Raw records
####
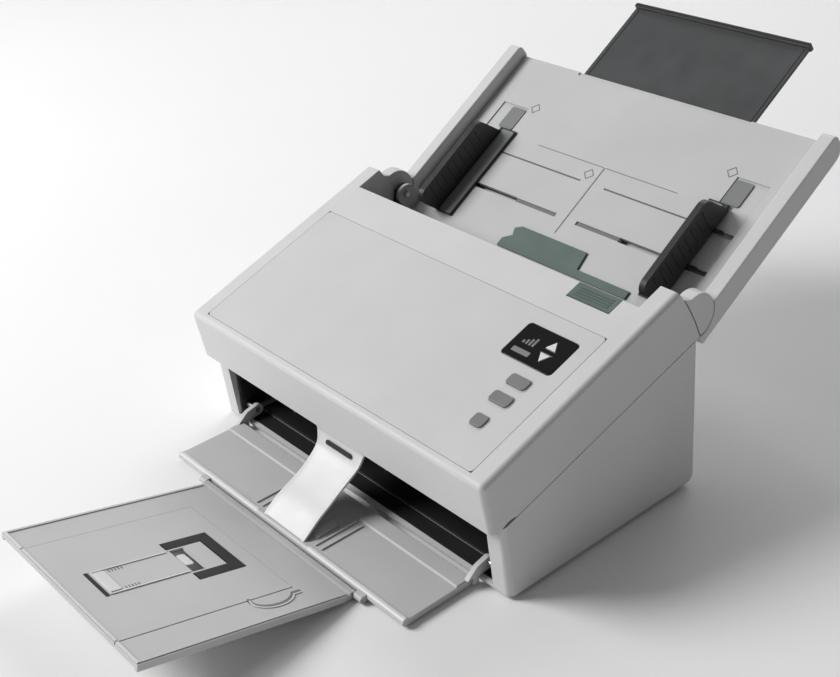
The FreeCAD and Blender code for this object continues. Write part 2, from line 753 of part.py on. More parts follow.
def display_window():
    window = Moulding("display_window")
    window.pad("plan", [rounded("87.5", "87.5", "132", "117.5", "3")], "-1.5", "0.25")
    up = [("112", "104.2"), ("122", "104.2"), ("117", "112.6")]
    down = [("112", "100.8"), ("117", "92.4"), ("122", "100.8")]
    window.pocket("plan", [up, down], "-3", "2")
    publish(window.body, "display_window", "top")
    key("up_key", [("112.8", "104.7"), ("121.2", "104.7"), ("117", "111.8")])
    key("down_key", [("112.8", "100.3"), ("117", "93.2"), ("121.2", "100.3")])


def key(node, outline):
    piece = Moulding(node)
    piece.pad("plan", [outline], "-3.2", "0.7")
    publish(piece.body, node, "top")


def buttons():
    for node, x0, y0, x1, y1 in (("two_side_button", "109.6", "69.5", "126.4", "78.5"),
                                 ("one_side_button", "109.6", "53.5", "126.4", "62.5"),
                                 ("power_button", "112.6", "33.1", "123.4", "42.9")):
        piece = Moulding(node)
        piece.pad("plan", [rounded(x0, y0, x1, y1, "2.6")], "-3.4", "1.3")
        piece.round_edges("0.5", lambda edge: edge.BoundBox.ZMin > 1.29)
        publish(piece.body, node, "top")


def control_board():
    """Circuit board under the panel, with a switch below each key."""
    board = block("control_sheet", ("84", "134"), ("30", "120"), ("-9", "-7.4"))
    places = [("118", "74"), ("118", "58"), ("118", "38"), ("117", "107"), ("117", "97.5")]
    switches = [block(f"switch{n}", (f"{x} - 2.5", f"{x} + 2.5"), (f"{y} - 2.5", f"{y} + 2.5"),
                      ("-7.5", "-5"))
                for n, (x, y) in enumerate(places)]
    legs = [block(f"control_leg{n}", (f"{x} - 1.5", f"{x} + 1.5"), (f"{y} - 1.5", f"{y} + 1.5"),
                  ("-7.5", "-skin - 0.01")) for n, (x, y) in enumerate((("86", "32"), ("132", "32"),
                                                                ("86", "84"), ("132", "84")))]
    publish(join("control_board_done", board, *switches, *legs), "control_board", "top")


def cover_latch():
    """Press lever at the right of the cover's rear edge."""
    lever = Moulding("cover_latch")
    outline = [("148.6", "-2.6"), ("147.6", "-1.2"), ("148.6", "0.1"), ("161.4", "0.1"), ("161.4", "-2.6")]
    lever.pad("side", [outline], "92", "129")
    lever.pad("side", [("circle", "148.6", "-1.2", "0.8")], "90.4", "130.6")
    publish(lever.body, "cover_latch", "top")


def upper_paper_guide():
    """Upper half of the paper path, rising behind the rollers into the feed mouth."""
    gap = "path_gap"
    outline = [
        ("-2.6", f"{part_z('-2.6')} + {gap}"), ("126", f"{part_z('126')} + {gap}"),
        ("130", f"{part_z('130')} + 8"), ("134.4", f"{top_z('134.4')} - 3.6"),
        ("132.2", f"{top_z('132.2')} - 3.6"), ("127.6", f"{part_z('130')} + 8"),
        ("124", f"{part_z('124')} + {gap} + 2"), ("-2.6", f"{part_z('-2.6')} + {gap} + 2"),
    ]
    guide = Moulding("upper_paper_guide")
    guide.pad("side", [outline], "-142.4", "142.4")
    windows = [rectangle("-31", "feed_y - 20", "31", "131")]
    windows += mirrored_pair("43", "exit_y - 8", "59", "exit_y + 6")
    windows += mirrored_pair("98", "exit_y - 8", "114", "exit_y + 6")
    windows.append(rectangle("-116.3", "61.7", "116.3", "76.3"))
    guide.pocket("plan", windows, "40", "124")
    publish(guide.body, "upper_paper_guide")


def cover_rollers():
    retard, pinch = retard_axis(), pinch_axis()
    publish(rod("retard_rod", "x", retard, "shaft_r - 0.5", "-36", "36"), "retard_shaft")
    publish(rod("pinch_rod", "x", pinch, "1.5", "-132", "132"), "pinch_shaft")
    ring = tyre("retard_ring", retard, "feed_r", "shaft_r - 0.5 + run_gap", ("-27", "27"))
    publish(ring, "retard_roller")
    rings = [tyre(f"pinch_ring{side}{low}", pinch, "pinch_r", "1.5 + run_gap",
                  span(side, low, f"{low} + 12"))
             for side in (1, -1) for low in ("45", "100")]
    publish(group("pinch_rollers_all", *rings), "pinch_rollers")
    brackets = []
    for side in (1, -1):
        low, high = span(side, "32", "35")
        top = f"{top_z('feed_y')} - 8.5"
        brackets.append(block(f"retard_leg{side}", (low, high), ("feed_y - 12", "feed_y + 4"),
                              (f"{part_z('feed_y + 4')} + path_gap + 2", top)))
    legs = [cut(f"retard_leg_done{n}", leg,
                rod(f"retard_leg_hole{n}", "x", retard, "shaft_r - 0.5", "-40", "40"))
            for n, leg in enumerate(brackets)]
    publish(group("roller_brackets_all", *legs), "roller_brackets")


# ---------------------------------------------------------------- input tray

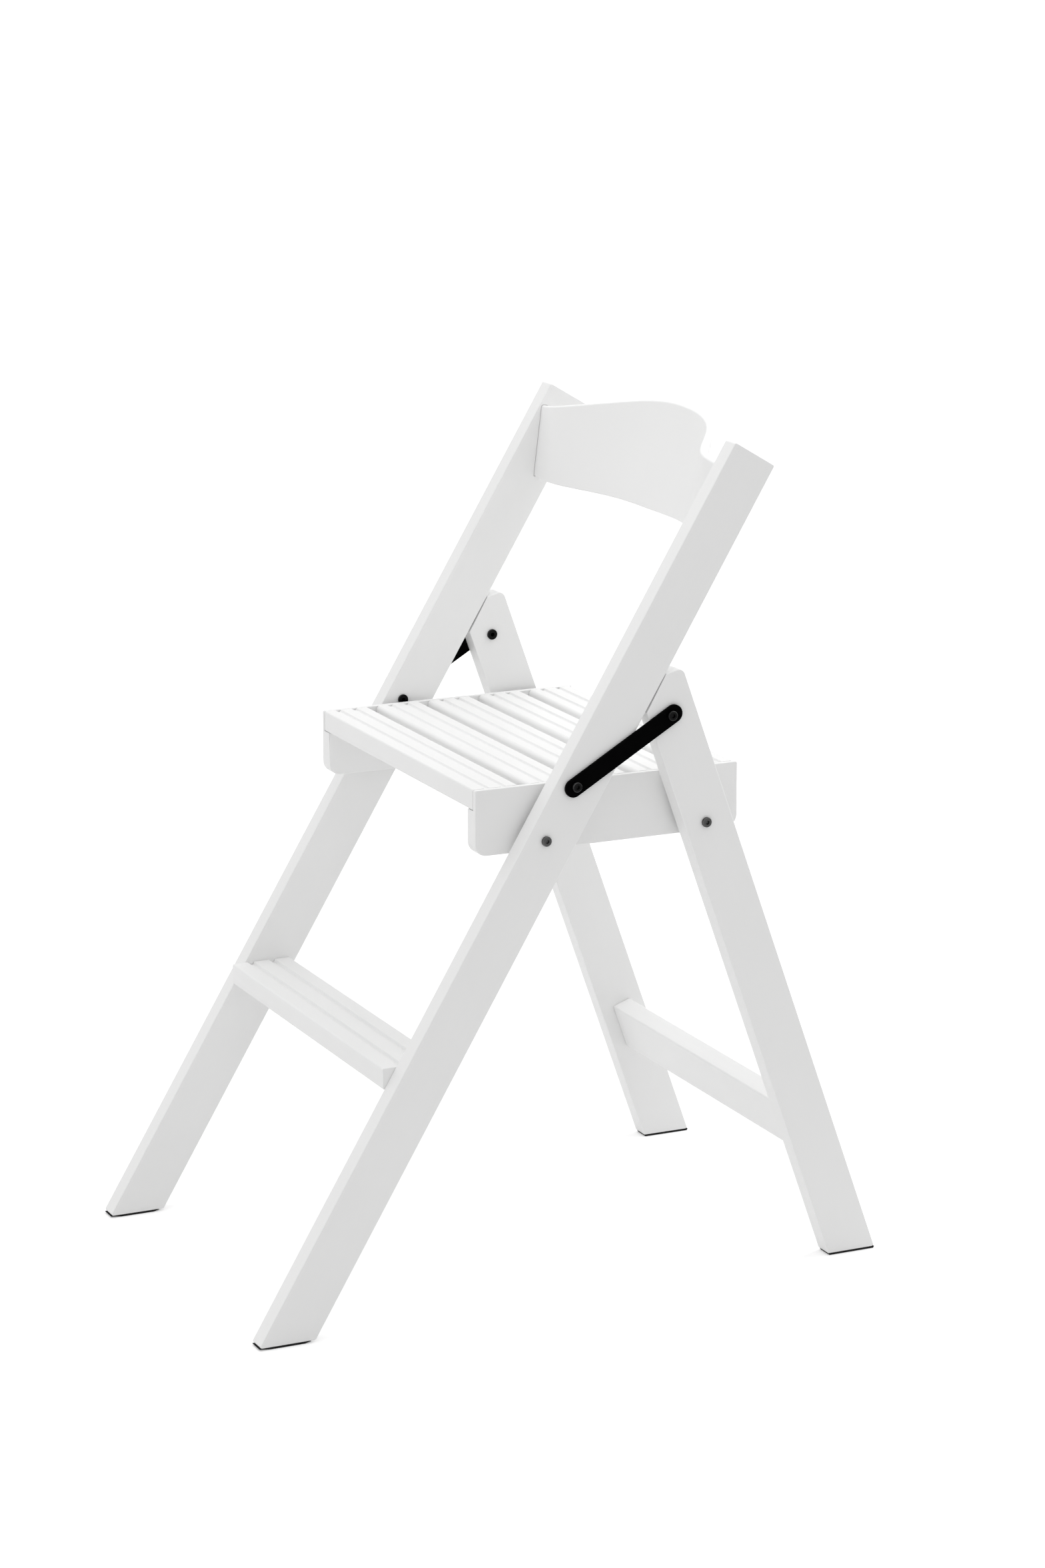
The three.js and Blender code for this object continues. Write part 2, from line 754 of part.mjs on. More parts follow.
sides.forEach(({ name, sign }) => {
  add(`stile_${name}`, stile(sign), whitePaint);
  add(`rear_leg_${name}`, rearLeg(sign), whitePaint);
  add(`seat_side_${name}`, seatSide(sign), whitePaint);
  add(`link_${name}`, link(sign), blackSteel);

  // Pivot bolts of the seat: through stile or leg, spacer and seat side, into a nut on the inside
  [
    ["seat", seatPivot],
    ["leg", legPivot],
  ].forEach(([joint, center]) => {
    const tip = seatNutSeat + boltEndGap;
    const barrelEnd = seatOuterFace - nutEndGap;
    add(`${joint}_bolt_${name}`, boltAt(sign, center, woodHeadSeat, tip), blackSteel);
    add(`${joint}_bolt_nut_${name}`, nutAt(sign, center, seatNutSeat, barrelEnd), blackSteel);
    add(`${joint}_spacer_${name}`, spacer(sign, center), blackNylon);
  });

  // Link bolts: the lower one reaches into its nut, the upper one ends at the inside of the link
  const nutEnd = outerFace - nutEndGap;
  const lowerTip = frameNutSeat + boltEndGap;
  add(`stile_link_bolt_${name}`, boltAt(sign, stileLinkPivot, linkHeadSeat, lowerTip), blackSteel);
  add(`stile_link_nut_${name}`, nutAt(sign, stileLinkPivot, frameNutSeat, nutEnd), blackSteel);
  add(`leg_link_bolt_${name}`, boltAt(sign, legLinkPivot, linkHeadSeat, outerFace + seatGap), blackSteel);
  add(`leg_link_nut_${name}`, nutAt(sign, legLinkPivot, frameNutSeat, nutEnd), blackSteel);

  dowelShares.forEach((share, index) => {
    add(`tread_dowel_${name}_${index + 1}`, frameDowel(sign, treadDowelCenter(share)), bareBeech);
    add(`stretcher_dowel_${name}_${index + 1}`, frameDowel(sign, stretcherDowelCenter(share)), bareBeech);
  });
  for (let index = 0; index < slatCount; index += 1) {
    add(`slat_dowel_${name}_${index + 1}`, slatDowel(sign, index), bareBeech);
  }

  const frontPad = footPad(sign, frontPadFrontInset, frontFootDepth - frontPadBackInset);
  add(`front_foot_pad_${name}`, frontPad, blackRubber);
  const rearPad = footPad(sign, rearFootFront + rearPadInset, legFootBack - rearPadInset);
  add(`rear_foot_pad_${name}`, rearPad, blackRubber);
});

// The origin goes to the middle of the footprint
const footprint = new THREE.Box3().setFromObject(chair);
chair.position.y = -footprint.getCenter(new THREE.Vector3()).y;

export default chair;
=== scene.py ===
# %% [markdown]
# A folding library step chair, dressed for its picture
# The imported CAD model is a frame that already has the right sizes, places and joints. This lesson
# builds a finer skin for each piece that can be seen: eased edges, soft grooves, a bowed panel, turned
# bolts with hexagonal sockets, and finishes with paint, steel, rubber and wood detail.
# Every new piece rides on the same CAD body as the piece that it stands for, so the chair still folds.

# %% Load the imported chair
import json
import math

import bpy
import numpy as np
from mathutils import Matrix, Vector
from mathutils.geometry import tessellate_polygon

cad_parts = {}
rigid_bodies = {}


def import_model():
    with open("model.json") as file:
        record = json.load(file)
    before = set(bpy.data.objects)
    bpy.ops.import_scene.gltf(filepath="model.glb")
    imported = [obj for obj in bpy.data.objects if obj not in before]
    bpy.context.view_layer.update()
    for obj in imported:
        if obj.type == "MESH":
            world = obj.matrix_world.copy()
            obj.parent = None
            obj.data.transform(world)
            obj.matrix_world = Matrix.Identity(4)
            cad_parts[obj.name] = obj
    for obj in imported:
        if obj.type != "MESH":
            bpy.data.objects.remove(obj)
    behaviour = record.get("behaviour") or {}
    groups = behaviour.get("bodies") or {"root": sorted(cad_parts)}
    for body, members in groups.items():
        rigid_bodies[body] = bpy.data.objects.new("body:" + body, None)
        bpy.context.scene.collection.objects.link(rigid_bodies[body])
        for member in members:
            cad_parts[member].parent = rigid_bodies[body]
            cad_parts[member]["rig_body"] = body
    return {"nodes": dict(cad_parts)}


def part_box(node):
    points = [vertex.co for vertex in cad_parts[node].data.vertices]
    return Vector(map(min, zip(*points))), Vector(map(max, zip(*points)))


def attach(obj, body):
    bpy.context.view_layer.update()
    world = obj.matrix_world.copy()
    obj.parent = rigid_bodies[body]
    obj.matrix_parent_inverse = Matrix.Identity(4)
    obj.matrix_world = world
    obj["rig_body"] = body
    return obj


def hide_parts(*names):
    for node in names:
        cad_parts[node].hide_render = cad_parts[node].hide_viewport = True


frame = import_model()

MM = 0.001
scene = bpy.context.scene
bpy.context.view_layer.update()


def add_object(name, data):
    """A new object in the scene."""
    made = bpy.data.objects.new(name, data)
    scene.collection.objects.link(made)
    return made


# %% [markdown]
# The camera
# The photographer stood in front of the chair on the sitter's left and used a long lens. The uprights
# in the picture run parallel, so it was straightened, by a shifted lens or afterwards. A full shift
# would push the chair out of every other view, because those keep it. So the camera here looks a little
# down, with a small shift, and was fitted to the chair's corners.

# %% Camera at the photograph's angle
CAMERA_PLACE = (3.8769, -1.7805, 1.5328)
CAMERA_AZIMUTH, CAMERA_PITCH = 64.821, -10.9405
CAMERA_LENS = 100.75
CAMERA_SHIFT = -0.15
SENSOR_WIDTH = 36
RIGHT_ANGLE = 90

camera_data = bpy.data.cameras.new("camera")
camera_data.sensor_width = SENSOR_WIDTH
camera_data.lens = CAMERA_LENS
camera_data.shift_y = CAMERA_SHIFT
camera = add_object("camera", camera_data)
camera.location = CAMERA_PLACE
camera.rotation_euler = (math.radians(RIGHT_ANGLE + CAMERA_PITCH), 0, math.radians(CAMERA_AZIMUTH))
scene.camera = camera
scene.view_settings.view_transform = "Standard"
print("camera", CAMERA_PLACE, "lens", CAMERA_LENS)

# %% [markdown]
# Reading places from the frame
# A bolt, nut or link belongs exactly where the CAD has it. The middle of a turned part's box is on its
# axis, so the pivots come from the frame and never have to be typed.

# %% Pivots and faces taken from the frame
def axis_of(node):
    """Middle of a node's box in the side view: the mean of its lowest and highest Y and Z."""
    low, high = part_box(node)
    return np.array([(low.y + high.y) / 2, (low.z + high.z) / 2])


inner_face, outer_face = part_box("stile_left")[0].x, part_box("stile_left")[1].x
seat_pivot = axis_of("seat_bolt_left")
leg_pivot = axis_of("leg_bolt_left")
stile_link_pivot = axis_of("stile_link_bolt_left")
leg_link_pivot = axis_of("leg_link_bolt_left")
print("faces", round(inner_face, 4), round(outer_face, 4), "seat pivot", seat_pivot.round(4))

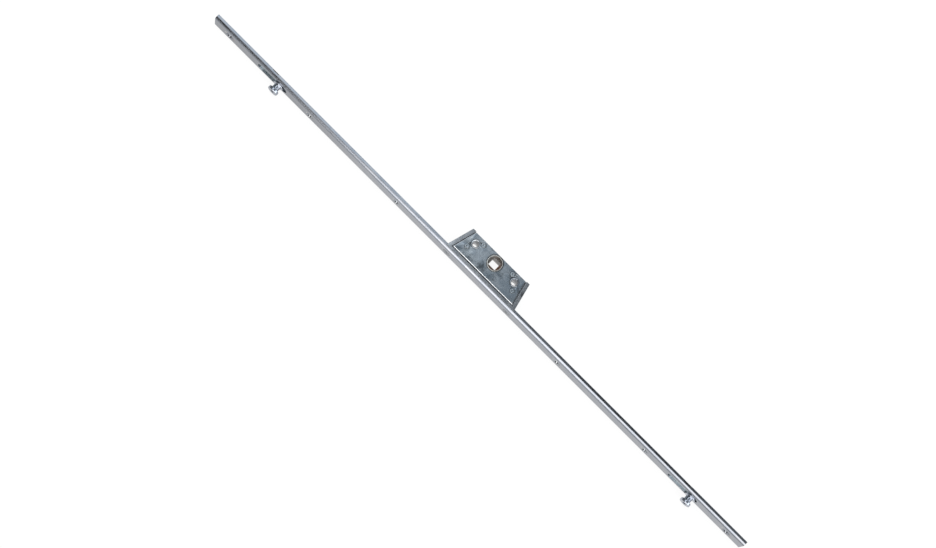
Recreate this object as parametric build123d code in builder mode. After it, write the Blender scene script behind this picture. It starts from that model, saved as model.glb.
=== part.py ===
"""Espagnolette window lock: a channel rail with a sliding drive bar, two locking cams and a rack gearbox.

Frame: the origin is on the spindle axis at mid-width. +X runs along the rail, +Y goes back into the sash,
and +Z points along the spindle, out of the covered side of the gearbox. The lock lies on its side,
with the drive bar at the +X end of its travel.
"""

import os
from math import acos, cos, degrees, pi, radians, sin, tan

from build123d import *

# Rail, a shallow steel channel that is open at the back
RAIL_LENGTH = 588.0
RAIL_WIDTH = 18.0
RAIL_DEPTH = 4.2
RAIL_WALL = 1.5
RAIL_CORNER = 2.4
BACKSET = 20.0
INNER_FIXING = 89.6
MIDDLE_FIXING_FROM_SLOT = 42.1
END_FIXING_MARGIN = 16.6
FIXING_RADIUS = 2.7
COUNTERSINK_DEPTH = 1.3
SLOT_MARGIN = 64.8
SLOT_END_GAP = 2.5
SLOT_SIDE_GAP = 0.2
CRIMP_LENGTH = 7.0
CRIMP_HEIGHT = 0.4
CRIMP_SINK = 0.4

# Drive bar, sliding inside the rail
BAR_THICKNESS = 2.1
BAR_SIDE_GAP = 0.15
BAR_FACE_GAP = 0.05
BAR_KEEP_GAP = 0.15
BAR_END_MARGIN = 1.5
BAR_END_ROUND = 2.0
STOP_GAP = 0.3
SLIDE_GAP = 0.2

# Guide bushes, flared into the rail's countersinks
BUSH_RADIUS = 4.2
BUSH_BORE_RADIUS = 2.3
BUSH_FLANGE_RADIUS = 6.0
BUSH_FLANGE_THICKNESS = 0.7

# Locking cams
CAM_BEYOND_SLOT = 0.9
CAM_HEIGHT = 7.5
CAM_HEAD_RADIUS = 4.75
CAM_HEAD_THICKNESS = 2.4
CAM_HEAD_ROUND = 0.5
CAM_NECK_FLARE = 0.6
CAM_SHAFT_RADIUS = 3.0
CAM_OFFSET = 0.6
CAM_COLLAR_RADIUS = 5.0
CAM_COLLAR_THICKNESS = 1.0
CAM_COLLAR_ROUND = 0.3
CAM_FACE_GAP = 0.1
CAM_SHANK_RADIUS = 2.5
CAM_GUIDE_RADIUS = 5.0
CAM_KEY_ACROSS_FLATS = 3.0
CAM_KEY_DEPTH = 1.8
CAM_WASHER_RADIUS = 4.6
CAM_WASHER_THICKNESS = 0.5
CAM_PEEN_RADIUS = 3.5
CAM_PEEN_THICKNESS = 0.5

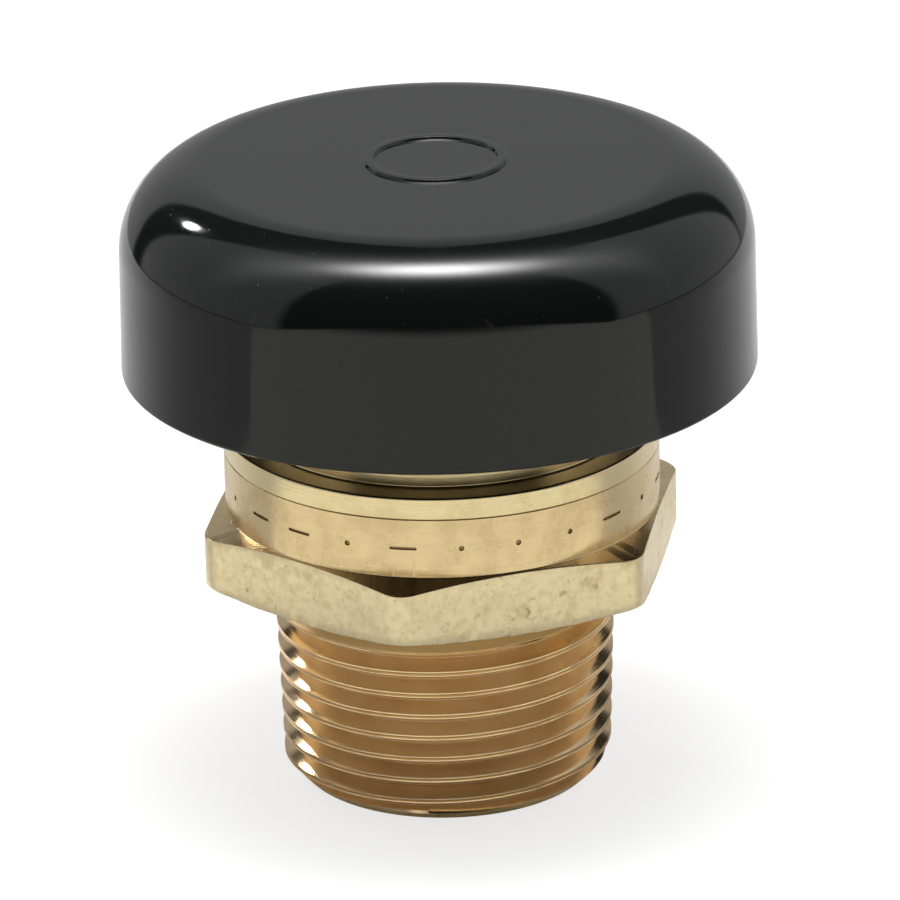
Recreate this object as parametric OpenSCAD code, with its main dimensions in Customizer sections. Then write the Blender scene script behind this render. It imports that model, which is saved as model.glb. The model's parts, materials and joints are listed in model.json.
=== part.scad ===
####
→ INSTRUCTIONS TO FOLLOW
Go back over the listing above and copy exactly the lines that begin at the line with "Recreate this object as parametric build123d" and stop after the line with "BUSH_FLANGE_THICKNESS = 0.7"; leave out every other line.

→ PROBLEM SOLUTION
Recreate this object as parametric build123d code in builder mode. After it, write the Blender scene script behind this picture. It starts from that model, saved as model.glb.
=== part.py ===
"""Espagnolette window lock: a channel rail with a sliding drive bar, two locking cams and a rack gearbox.

Frame: the origin is on the spindle axis at mid-width. +X runs along the rail, +Y goes back into the sash,
and +Z points along the spindle, out of the covered side of the gearbox. The lock lies on its side,
with the drive bar at the +X end of its travel.
"""

import os
from math import acos, cos, degrees, pi, radians, sin, tan

from build123d import *

# Rail, a shallow steel channel that is open at the back
RAIL_LENGTH = 588.0
RAIL_WIDTH = 18.0
RAIL_DEPTH = 4.2
RAIL_WALL = 1.5
RAIL_CORNER = 2.4
BACKSET = 20.0
INNER_FIXING = 89.6
MIDDLE_FIXING_FROM_SLOT = 42.1
END_FIXING_MARGIN = 16.6
FIXING_RADIUS = 2.7
COUNTERSINK_DEPTH = 1.3
SLOT_MARGIN = 64.8
SLOT_END_GAP = 2.5
SLOT_SIDE_GAP = 0.2
CRIMP_LENGTH = 7.0
CRIMP_HEIGHT = 0.4
CRIMP_SINK = 0.4

# Drive bar, sliding inside the rail
BAR_THICKNESS = 2.1
BAR_SIDE_GAP = 0.15
BAR_FACE_GAP = 0.05
BAR_KEEP_GAP = 0.15
BAR_END_MARGIN = 1.5
BAR_END_ROUND = 2.0
STOP_GAP = 0.3
SLIDE_GAP = 0.2

# Guide bushes, flared into the rail's countersinks
BUSH_RADIUS = 4.2
BUSH_BORE_RADIUS = 2.3
BUSH_FLANGE_RADIUS = 6.0
BUSH_FLANGE_THICKNESS = 0.7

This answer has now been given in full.